A recent video e-mail doing the rounds bearing the above name, has a young baby going into hysterics at ripping up pieces of paper held presumably by its father.
As a father of three who all went through a similar stage, that scene resonated with me. I still remember our own first experience with this phenomenon with our first –born. I can’t actually remember what the gift was, but it was rather expensive in those days, and she liked it a little bit, but her favourite toy at the time was something else.
You see as well as buying her this new toy, I also bought myself a new lunch box, as my old plastic one was cracked at the hinge and no longer as effective for its proper purpose. So it was headed for the rubbish bin when "someone" claimed it for her latest toy and had it for quite some time till it eventually disappeared.
Now in this day and age, when there is more and more every day to spend our, less & less (It seems) money on, do we not sometimes need to revert back to the mind of these little ones and find real pleasure, not in the flash and fancy, but in the plain and simple things of Life.

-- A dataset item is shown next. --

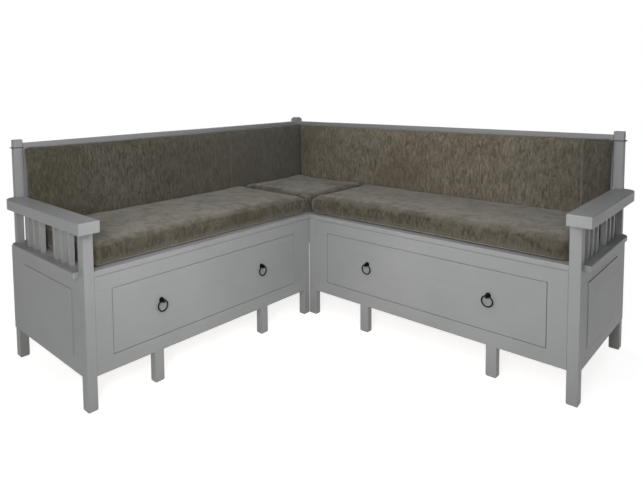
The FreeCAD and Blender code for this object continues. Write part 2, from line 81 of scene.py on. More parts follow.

Now don’t get me wrong here, I am not advocating buying yourself new things and given your old worn out ones away as gifts. Not at all. However I am suggesting that we don’t always have to break the budget or the bank, to get our loved ones (Big and small,) gifts. Often we could get them more simpler gifts, couldn’t we? Gifts that they may actually prefer over the more flashier, expensive, and less personal ones, hey?
What say you? Have you ever given it a thought? Put another way, how many gifts have you received that when you have guessed /realised was spent on it, had have wished that they had of just given you half that amount in cash, as you could have put it to better use?
This is what I am suggesting. Not so much spending less on your loved ones, but spending more wisely and effectively for them. Giving them what they really would appreciate, rather than what you think they would appreciate. What say you?